A Dona Branca deixou um rasto inquestionável na História de Portugal – sobretudo na história de muitos portugueses. Até originou uma telenovela.
Mas quem é esta Maria Branca dos Santos? Dona Branca? A Branca é da banca? Tem um banco?
Não, nunca foi dona de um banco.
Então como empresta dinheiro?
Pois. Aí começa o esquema que mudou a vida de milhares de portugueses e que colocou a tal “Dona Branca” na História de Portugal.
Na verdade, terá sido o caso mais mediático da década 1980 em Portugal, no que diz respeito a escândalos na sociedade – a morte de Francisco Sá Carneiro é outro contexto.
Maria Branca dos Santos ficou conhecida como A Banqueira do Povo. Aliás, foi esse o título da telenovela que a RTP estreou há 30 anos, em Abril de 1993. Com Eunice Muñoz como protagonista, a “Dona Benta” – e não Branca – passava nas nossas televisões de segunda a sexta-feira, às 19 horas.
A obra era de ficção, o nome era diferente, mas a realidade estava lá. A novela foi obviamente inspirada no enredo à volta de Dona Branca.
Uma santa para muitos portugueses (que ainda hoje a defendem), uma oportunista para tantos outros.
Há quem diga que foi um peão no meio de um jogo financeiro complexo, aproveitado por bancários ou empresários.
Há quem tinha que tinha um “coração de ouro” e que não conseguia recusar ajuda a ninguém. Aliás, seria essa a sua maior motivação: ajudar os outros e ver um sorriso no rosto dos outros.
Não há detalhes sobre o passado desta mulher que, quando se tornou famosa em praticamente todo o país, já tinha 72 anos.
Dona Branca tinha negócios há muitos anos.

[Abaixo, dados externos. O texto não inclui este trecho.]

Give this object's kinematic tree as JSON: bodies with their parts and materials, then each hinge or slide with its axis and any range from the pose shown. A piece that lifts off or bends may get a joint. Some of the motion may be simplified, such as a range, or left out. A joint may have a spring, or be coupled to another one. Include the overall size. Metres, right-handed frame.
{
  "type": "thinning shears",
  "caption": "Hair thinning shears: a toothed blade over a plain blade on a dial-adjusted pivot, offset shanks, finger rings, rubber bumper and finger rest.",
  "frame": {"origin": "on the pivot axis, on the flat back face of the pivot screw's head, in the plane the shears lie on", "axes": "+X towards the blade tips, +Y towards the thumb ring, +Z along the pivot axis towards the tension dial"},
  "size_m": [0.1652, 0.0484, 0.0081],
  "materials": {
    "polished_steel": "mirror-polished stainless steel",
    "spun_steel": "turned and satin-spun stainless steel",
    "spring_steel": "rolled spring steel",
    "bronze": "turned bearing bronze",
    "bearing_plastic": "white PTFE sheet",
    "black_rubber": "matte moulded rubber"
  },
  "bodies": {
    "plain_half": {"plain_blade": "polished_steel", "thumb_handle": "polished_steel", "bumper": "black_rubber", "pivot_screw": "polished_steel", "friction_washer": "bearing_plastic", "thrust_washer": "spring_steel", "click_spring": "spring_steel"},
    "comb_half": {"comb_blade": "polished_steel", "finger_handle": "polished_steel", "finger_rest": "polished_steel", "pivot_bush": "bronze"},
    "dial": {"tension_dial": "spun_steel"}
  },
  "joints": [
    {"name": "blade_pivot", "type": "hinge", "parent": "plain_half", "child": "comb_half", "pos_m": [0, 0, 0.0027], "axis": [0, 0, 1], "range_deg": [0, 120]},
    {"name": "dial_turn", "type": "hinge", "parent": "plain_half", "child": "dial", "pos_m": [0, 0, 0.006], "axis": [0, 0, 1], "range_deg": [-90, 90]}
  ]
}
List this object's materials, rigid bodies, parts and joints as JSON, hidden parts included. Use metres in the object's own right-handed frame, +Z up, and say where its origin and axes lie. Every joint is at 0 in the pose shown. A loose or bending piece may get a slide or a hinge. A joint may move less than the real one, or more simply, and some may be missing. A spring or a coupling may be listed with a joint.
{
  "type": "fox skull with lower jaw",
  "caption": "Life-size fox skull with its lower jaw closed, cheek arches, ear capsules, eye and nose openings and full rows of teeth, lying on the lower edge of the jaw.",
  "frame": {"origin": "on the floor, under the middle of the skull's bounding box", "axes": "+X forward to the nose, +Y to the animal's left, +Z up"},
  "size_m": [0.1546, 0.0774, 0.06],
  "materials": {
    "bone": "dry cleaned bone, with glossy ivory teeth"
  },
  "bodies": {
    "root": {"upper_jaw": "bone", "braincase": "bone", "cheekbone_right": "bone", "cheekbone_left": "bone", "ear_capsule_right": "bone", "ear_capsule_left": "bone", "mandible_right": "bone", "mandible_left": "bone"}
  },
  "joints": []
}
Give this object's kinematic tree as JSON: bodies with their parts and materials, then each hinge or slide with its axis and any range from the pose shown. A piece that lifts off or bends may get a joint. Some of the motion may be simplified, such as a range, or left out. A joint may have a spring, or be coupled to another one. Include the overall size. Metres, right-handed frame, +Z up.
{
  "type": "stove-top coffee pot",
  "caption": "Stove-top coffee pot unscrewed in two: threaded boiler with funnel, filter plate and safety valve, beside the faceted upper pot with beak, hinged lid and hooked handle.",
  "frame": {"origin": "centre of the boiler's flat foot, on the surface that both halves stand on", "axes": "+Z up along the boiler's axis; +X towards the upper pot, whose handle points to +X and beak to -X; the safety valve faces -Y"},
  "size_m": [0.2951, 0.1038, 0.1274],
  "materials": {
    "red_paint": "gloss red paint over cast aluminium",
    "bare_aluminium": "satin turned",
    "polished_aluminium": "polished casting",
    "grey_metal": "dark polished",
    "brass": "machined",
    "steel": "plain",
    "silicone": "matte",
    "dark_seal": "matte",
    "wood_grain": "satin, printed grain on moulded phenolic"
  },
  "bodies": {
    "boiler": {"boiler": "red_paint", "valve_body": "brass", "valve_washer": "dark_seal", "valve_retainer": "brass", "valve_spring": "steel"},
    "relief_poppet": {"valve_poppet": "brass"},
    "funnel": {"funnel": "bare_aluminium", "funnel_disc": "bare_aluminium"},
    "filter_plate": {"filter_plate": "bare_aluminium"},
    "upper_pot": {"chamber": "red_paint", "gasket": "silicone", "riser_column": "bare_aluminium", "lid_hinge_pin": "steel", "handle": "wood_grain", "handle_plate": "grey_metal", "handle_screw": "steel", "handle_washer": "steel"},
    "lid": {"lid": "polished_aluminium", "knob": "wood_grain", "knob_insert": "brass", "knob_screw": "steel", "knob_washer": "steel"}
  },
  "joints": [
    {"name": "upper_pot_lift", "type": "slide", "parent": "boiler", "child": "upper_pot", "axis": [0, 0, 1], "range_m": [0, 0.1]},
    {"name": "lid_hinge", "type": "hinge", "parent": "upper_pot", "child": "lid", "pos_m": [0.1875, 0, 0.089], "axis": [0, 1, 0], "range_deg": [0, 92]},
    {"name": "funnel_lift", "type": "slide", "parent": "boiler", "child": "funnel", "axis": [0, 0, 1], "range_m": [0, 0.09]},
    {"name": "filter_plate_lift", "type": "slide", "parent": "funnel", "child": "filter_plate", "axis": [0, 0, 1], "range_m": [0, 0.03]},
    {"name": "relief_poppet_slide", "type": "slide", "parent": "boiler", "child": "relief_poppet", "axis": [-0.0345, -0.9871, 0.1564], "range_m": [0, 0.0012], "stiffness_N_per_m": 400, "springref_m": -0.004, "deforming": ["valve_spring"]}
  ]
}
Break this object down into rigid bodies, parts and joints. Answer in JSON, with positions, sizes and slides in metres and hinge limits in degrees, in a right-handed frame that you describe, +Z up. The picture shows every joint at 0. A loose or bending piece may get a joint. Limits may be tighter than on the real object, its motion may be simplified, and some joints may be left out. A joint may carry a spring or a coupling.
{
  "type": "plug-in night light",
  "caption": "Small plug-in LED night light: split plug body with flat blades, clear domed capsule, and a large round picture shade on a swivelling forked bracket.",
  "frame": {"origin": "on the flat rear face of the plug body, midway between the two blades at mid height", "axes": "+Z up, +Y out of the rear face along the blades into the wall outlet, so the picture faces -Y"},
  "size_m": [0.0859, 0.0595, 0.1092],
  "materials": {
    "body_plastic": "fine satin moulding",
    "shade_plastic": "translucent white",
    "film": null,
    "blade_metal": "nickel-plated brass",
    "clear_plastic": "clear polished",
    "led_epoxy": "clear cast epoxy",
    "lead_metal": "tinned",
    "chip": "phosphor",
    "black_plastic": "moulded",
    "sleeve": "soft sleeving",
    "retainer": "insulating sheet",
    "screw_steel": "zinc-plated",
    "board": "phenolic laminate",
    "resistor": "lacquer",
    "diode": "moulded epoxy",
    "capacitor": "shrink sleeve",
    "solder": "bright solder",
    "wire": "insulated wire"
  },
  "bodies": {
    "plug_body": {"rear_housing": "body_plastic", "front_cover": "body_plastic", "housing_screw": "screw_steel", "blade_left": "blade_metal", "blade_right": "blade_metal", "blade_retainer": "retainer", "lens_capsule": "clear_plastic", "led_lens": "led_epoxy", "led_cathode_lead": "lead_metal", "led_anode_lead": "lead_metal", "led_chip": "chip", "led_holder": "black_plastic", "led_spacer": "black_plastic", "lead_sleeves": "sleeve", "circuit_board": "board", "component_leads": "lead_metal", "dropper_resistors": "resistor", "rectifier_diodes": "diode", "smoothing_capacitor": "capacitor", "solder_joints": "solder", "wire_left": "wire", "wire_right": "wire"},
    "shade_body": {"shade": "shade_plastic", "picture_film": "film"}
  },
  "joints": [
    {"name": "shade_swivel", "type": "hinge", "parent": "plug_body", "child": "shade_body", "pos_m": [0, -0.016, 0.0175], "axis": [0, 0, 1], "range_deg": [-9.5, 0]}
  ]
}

Negócios talvez “duvidosos”, embora na altura fosse mais difícil do que hoje definir a ilegalidade da sua rotina.
Maria Branca dos Santos estava num país em dificuldades: transição pós-25 de Abril, agitação social, crise petrolífera, subida de preços, desemprego, falências, ameaça permanente de bancarrota e duas vindas a Portugal do Fundo Monetário Internacional (1977 e 1983).
Incerteza constante, desespero abundante. Assim estava Portugal na década 1980.
Dona Branca, talvez visionária, talvez oportunista, reparou nesse desespero e começou a emprestar dinheiro. Na prática era um banco particular, paralelo, ao qual milhares de pessoas acorreram, procurando salvação. Porque acreditavam que iriam ser salvas por aquela mulher.
As pessoas depositavam dinheiro no escritório de Dona Branca. A “banqueira”, por sua vez, assegurava que pagava mensalmente juros muito cativantes sobre aquele valor do depósito (os juros cegaram aos 120%…).
Um esquema de pirâmide, obviamente procurado pelos mais pobres, essencialmente.
Um esquema de pirâmide que começou a desmoronar-se por causa de uma entrevista. O jornal Tal & Qual trouxe para manchete este sistema que, até àquele ano 1983, só era conhecido por parte da população de Lisboa e arredores.
E essa população preferia que o esquema ficasse em “privado”. Os protestos acumularam-se junto às instalações da “banqueira”.
Foi a partir daí que as autoridades portuguesas começaram a estar atentas.
E ainda mais se aproximaram do caso quando, já no ano seguinte, uma “cliente” contou ao Diário de Notícias que chegou a sentir-se mal quando viu tanto dinheiro junto no escritório de Maria Branca.
Novos protestos, novas questões e, sobretudo, novas investigações.
Nesse ano, mais concretamente, a 8 de Outubro de 1984, Dona Branca foi detida.
Mas não estava só neste processo: 75 pessoas foram constituídas arguidos. Sete fugiram, 44 foram condenados, 24 absolvidos.
Foi libertada dois anos depois (caução de 500 contos). Mais tarde foi detida novamente: 15 meses de prisão e pagamento de mais de mil contos por ter emitido inúmeros cheques sem cobertura.
Já em 1990, nova sentença: 10 anos de prisão por burla agravada e emissão de cheques sem cobertura. Viria a sair da prisão em 1992, devido à idade avançada. Mas não viveu muito mais tempo.
Dona Branca morreu no dia 4 de Abril de 1992, vítima de uma trombose. Tinha 81 anos. Diz-se que morreu… na miséria. E no esquecimento.
Incerteza constante, desespero abundante. Assim estava Portugal na década… 2020?